Northern did find a long fairway on the oily western side of Utah’s Uinta Basin this summer, picking up 20% interest in XCL Resources and Altamont Energy for $530 million in an SM Energy-led deal that brought SM an 80% interest for $2 billion.

The nonop’s biggest acquisition to date, it gained 15,800 net acres with 116 net PUDs—plus prospects for additional well locations.

“We're thrilled,” O’Grady said at the A&D conference. “We have decades of work to do here, and I think we're just scratching the surface of what's possible technically.”

The Uinta has recently been unleashed by Fort Worth, Texas-based operator Finley Resources, which built, with Energy Transfer, a rail-transfer facility on the basin’s southside, sending the prized waxy crude to markets south and east.

Prior, basin production was capped at just under 100,000 bbl/d when market access was economically stranded to only Salt Lake City’s refineries.

Output in June was 176,000 bbl/d, according to the Utah Department of Natural Resources.

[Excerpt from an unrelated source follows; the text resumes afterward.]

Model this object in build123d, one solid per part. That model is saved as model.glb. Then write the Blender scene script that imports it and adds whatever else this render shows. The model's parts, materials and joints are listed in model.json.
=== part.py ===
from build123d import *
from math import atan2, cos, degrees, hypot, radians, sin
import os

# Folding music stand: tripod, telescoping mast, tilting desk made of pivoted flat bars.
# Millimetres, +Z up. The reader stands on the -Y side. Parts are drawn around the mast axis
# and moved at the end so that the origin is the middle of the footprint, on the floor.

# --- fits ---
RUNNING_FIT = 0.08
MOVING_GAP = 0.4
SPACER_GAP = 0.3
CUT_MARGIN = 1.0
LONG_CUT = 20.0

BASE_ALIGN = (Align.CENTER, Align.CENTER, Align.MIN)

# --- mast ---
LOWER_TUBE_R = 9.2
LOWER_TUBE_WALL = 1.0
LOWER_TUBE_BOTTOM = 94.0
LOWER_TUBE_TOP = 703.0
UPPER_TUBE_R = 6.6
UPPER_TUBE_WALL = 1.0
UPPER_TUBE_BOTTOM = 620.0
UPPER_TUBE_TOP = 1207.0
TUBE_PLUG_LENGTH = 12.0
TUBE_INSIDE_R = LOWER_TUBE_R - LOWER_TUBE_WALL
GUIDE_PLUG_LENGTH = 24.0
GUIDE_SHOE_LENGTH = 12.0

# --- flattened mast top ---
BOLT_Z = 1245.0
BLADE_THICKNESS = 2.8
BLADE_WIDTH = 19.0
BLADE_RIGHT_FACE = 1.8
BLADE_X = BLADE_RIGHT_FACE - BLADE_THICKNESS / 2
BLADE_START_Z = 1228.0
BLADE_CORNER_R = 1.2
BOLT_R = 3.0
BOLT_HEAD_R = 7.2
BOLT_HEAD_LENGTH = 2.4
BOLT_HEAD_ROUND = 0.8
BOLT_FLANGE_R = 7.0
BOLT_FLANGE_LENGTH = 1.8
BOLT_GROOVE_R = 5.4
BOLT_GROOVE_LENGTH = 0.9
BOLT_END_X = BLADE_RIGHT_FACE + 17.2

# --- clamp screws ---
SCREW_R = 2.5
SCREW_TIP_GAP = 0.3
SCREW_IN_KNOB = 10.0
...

The XCL and Altamont property on the basin’s northwestern side “sits in the core of the Uinta Basin and has a significant runway of opportunities,” O’Grady said.

Payzones are stacked, numbering up to 17 layers that can be tapped with laterals.

“It's productive like the Delaware,” he added. “But it has the cost structure of the Midland.”

The takeaway costs—by insulated tanker that prevents the warmed crude's wax from solidifying on the way to Salt Lake City west or to the rail terminal south—is “the only real downside,” O’Grady said.

This is “something [Uinta operators are] continuing to find ways to improve.” Still, “today the economics are just as good” as other oil plays.

“That explains in part why it's been the fastest-growing basin in the U.S. over the past few years, with some of the biggest oil EUR seen in the Lower 48.”

Not all operators are alike

Northern holds, on average, a 10% interest in roughly 10,000 wells operated by more than 100 E&Ps in the Williston, Permian, Appalachian and Uinta basins—giving it a broad, inside look at well cost and performance.

Net leasehold is 292,000 acres. Its share of production is 75,000 bbl/d and, on a two-stream basis, 125,000 boe/d.

The company formed in 2006, buying small interests in prospective leasehold for stimulated, horizontal Middle Bakken production as legacy producers were beginning to try the technique in the oil-saturated, but dense, rock that had historically been a bail-out zone.

Now, “we're in over half of every well ever drilled” there, O’Grady said.

With that comes all the well data—including what isn’t in public records. The data show rock quality can’t overcome poor E&P operations, he said.

“Even to this day, there are two major operators in North Dakota who abut each other, and there's nearly a 40% difference in their returns.”

O’Grady did not identify the two operators.

Public records alone aren’t useful when deciding what non-op interests to buy. Just “looking at a well queue is not ‘full’ data,” he said.

“I can show you a lot of … wells that are really uneconomic because they cost a lot of money to drill or they took two years to go online or they have terrible midstream contracts.

“The data doesn't tell you everything.”

Operators themselves typically hold non-op interests in peers’ wells, getting a look over the fence at neighbors’ costs and results.

At Northern, though, “we just have it covered across the entirety [of the Bakken].”

With that information, Northern will try to show partners “where the netbacks are from one operator to another.”

“We really do try to share that data where we see material discrepancies.”